#### [WORK REQUIRED]
Using the data below, repeat all of it precisely.
********
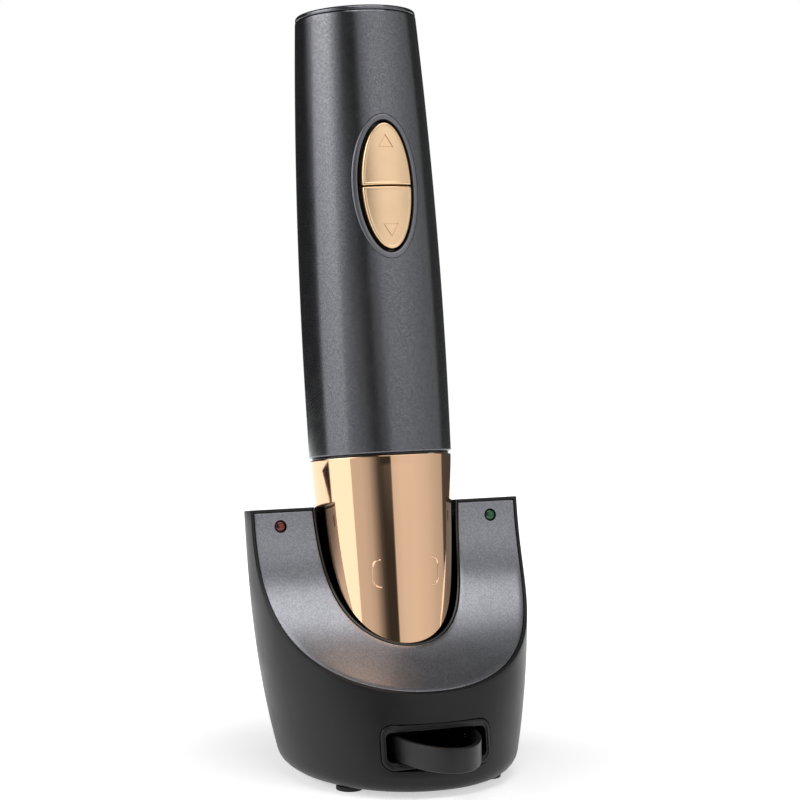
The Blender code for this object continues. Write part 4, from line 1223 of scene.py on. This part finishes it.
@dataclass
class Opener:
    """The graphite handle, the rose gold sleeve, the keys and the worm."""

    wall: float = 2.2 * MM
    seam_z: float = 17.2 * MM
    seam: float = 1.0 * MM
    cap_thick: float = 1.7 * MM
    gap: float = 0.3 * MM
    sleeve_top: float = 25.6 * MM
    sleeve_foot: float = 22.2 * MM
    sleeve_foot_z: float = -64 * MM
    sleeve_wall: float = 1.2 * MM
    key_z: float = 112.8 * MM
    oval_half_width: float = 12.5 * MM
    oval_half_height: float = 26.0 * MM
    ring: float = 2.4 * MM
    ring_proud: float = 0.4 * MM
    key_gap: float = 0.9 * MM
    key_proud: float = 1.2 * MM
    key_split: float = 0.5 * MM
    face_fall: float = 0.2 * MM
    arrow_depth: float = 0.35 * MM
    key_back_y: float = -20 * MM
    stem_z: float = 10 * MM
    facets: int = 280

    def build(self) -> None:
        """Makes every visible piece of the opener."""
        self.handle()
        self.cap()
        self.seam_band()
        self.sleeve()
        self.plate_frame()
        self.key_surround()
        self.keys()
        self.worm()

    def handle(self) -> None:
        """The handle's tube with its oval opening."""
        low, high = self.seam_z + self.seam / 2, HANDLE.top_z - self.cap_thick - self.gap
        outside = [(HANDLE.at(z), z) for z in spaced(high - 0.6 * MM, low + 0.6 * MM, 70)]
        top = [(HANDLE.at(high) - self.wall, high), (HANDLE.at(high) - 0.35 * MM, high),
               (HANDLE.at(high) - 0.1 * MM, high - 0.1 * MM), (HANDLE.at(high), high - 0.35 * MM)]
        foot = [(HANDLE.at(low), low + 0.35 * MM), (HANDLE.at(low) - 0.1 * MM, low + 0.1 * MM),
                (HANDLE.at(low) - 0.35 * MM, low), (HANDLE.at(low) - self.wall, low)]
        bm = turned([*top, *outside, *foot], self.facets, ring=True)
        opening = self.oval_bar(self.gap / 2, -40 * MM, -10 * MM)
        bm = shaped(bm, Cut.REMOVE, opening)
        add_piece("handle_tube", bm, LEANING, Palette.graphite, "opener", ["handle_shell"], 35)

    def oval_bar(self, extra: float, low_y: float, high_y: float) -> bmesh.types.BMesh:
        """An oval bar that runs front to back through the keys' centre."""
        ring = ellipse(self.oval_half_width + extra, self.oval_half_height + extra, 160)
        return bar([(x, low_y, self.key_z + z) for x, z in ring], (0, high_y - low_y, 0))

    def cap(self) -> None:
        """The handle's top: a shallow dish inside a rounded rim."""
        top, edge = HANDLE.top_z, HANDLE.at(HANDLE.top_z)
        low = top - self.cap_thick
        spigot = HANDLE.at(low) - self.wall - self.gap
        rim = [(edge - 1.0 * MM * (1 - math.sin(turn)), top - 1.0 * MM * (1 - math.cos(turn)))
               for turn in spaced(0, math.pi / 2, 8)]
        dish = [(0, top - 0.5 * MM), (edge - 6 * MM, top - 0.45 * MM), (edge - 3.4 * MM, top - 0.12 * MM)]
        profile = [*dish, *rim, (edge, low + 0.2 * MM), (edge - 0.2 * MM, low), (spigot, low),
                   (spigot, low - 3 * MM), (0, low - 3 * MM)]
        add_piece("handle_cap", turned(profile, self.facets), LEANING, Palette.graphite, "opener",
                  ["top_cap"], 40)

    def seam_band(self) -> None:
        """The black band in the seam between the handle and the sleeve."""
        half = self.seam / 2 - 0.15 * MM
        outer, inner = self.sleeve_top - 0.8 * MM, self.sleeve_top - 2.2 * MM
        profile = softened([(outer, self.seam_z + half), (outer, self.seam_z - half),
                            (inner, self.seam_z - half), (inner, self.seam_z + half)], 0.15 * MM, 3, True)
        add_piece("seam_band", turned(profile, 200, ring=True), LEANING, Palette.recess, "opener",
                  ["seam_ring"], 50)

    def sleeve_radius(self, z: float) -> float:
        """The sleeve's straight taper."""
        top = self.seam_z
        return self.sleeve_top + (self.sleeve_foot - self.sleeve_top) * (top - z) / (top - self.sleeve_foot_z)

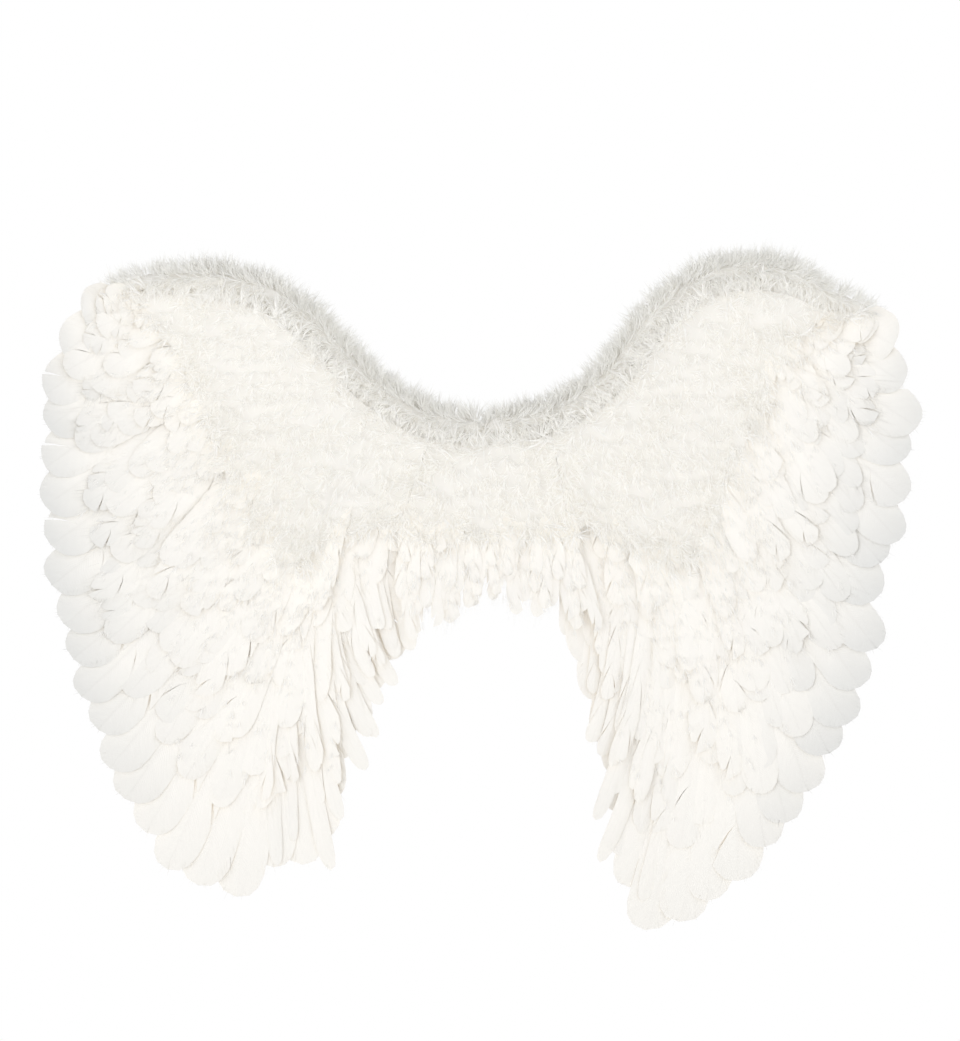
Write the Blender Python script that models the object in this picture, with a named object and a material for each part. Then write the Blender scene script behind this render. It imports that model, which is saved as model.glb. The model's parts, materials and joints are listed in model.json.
********
#### [CORRECT RESULT]
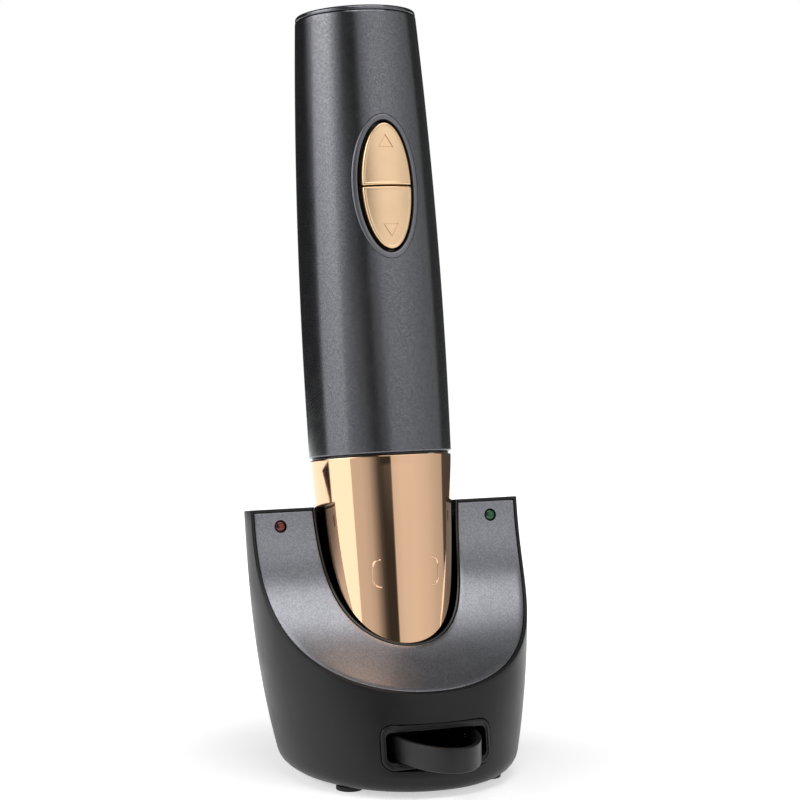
The Blender code for this object continues. Write part 4, from line 1223 of scene.py on. This part finishes it.
@dataclass
class Opener:
    """The graphite handle, the rose gold sleeve, the keys and the worm."""

    wall: float = 2.2 * MM
    seam_z: float = 17.2 * MM
    seam: float = 1.0 * MM
    cap_thick: float = 1.7 * MM
    gap: float = 0.3 * MM
    sleeve_top: float = 25.6 * MM
    sleeve_foot: float = 22.2 * MM
    sleeve_foot_z: float = -64 * MM
    sleeve_wall: float = 1.2 * MM
    key_z: float = 112.8 * MM
    oval_half_width: float = 12.5 * MM
    oval_half_height: float = 26.0 * MM
    ring: float = 2.4 * MM
    ring_proud: float = 0.4 * MM
    key_gap: float = 0.9 * MM
    key_proud: float = 1.2 * MM
    key_split: float = 0.5 * MM
    face_fall: float = 0.2 * MM
    arrow_depth: float = 0.35 * MM
    key_back_y: float = -20 * MM
    stem_z: float = 10 * MM
    facets: int = 280

    def build(self) -> None:
        """Makes every visible piece of the opener."""
        self.handle()
        self.cap()
        self.seam_band()
        self.sleeve()
        self.plate_frame()
        self.key_surround()
        self.keys()
        self.worm()

    def handle(self) -> None:
        """The handle's tube with its oval opening."""
        low, high = self.seam_z + self.seam / 2, HANDLE.top_z - self.cap_thick - self.gap
        outside = [(HANDLE.at(z), z) for z in spaced(high - 0.6 * MM, low + 0.6 * MM, 70)]
        top = [(HANDLE.at(high) - self.wall, high), (HANDLE.at(high) - 0.35 * MM, high),
               (HANDLE.at(high) - 0.1 * MM, high - 0.1 * MM), (HANDLE.at(high), high - 0.35 * MM)]
        foot = [(HANDLE.at(low), low + 0.35 * MM), (HANDLE.at(low) - 0.1 * MM, low + 0.1 * MM),
                (HANDLE.at(low) - 0.35 * MM, low), (HANDLE.at(low) - self.wall, low)]
        bm = turned([*top, *outside, *foot], self.facets, ring=True)
        opening = self.oval_bar(self.gap / 2, -40 * MM, -10 * MM)
        bm = shaped(bm, Cut.REMOVE, opening)
        add_piece("handle_tube", bm, LEANING, Palette.graphite, "opener", ["handle_shell"], 35)

    def oval_bar(self, extra: float, low_y: float, high_y: float) -> bmesh.types.BMesh:
        """An oval bar that runs front to back through the keys' centre."""
        ring = ellipse(self.oval_half_width + extra, self.oval_half_height + extra, 160)
        return bar([(x, low_y, self.key_z + z) for x, z in ring], (0, high_y - low_y, 0))

    def cap(self) -> None:
        """The handle's top: a shallow dish inside a rounded rim."""
        top, edge = HANDLE.top_z, HANDLE.at(HANDLE.top_z)
        low = top - self.cap_thick
        spigot = HANDLE.at(low) - self.wall - self.gap
        rim = [(edge - 1.0 * MM * (1 - math.sin(turn)), top - 1.0 * MM * (1 - math.cos(turn)))
               for turn in spaced(0, math.pi / 2, 8)]
        dish = [(0, top - 0.5 * MM), (edge - 6 * MM, top - 0.45 * MM), (edge - 3.4 * MM, top - 0.12 * MM)]
        profile = [*dish, *rim, (edge, low + 0.2 * MM), (edge - 0.2 * MM, low), (spigot, low),
                   (spigot, low - 3 * MM), (0, low - 3 * MM)]
        add_piece("handle_cap", turned(profile, self.facets), LEANING, Palette.graphite, "opener",
                  ["top_cap"], 40)

    def seam_band(self) -> None:
        """The black band in the seam between the handle and the sleeve."""
        half = self.seam / 2 - 0.15 * MM
        outer, inner = self.sleeve_top - 0.8 * MM, self.sleeve_top - 2.2 * MM
        profile = softened([(outer, self.seam_z + half), (outer, self.seam_z - half),
                            (inner, self.seam_z - half), (inner, self.seam_z + half)], 0.15 * MM, 3, True)
        add_piece("seam_band", turned(profile, 200, ring=True), LEANING, Palette.recess, "opener",
                  ["seam_ring"], 50)

    def sleeve_radius(self, z: float) -> float:
        """The sleeve's straight taper."""
        top = self.seam_z
        return self.sleeve_top + (self.sleeve_foot - self.sleeve_top) * (top - z) / (top - self.sleeve_foot_z)

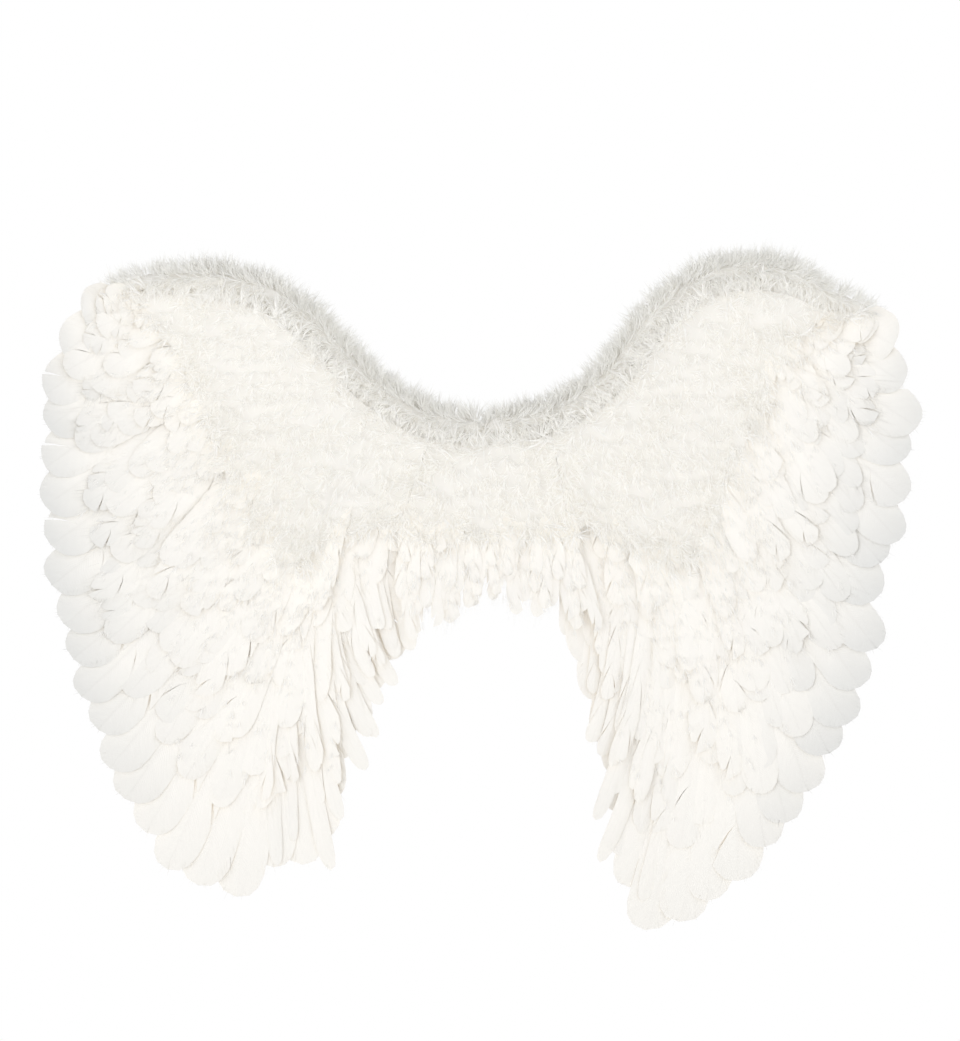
Write the Blender Python script that models the object in this picture, with a named object and a material for each part. Then write the Blender scene script behind this render. It imports that model, which is saved as model.glb. The model's parts, materials and joints are listed in model.json.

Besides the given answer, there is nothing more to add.